Berrios, who gave up three hits, one earned run and a walk, was fired up at times. He yelled out and smacked his glove in satisfaction when he fanned Jorge Polanco to end the third.
A leadoff walk in the fourth ended his 47-pitch appearance. With left-handed batters due to face the southpaw Kikuchi, Twins manager Rocco Baldelli turned to his bench early.
Max Kepler reached on an infield single and pinch-hitter Donovan Solano walked to load the bases. Carlos Correa hit an RBI single and pinch-hitter Willi Castro hit into a double-play to bring another run home.
The Blue Jays had runners in scoring position again in the fifth inning but couldn’t cash in.
With Bo Bichette at the plate, Gray picked off Vladimir Guerrero Jr. at second base to end the threat. The Blue Jays challenged but the call stood after review.
Gray allowed two walks and had six strikeouts.
Minnesota’s bullpen was tested in the sixth after three straight one-out singles.
The sellout crowd of 38,518 held its breath when a Matt Chapman drive to left field curled just outside the foul line. He then grounded into a double-play.
Espinal hit a one-out single in the ninth to bring the potential tying run to the plate. Duran struck out Chapman and Varsho to end it.
Minnesota secured home-field advantage as the third seed after winning the Central Division title.
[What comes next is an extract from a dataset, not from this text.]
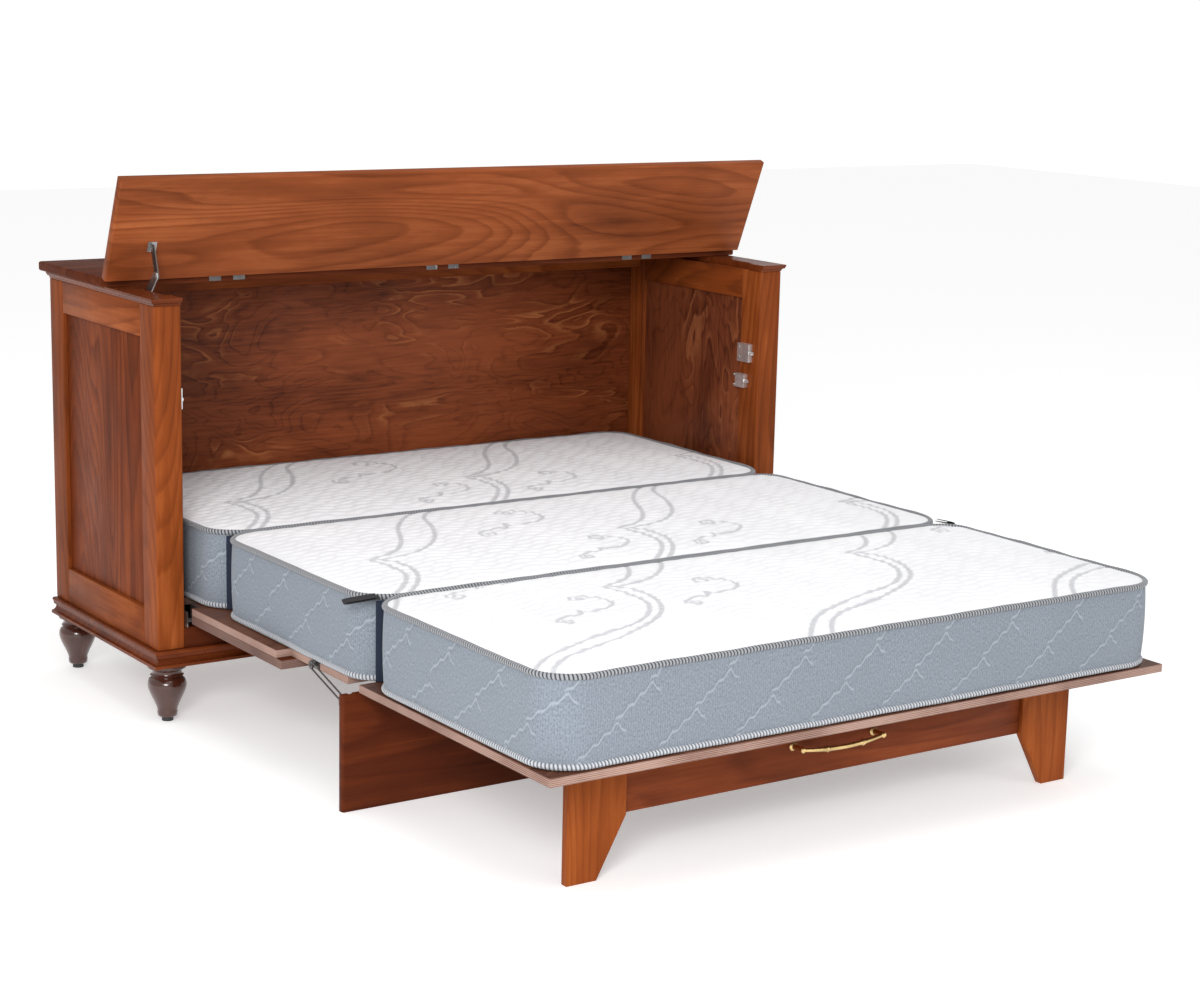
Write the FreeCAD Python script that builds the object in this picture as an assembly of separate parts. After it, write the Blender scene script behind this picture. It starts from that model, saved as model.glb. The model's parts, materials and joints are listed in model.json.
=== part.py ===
"""Cabinet bed: a chest whose front folds down into a queen-size bed, drawn opened out.

Millimetres.  X runs along the cabinet, -Y is the foot of the bed, +Z is up.  The shapes are drawn
with Y = 0 on the front faces of the cabinet posts and moved to the frame's origin, the middle of
the whole object's footprint, as they are written.
"""
import FreeCAD, Part
import math
import os

from FreeCAD import Vector

# ---- cabinet carcass ----
CABINET_WIDTH = 1716.0        # over the posts
CABINET_DEPTH = 585.0         # front of the posts to the back of the back panel
POST_WIDTH = 64.0
POST_DEPTH = 76.0
CARCASS_BOTTOM = 171.0        # top of the base moulding
CARCASS_TOP = 939.0           # top of the posts
TOP_RAIL_HEIGHT = 74.0
BOTTOM_RAIL_HEIGHT = 84.0
SIDE_PANEL = 10.0
SIDE_PANEL_RECESS = 9.0
BACK_PANEL = 12.0
BOTTOM_BOARD = 18.0
FRONT_RAIL = 19.0
FRONT_RAIL_TOP = 218.0
INNER_DECK_FRONT = 64.0       # the fixed deck starts this far behind the post fronts
CLEAT = 30.0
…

The Blue Jays (89-73) had two more wins than the Twins in the regular season but were seeded sixth as the final wild-card entry.
The Twins beat Toronto in the AL Championship Series in 1991 in their only other post-season meeting.
The Blue Jays won the World Series the following year and repeated as champions in 1993.
Canadian baseball great Justin Morneau threw out the ceremonial first pitch.
Morneau, from New Westminster, B.C., won the AL most valuable player award with the Twins in 2006.
Toronto’s Chris Bassitt and Minnesota’s Joe Ryan were expected to start Game 3 if a deciding game was necessary.
Ryan will likely now start the opener of the ALDS on Saturday instead.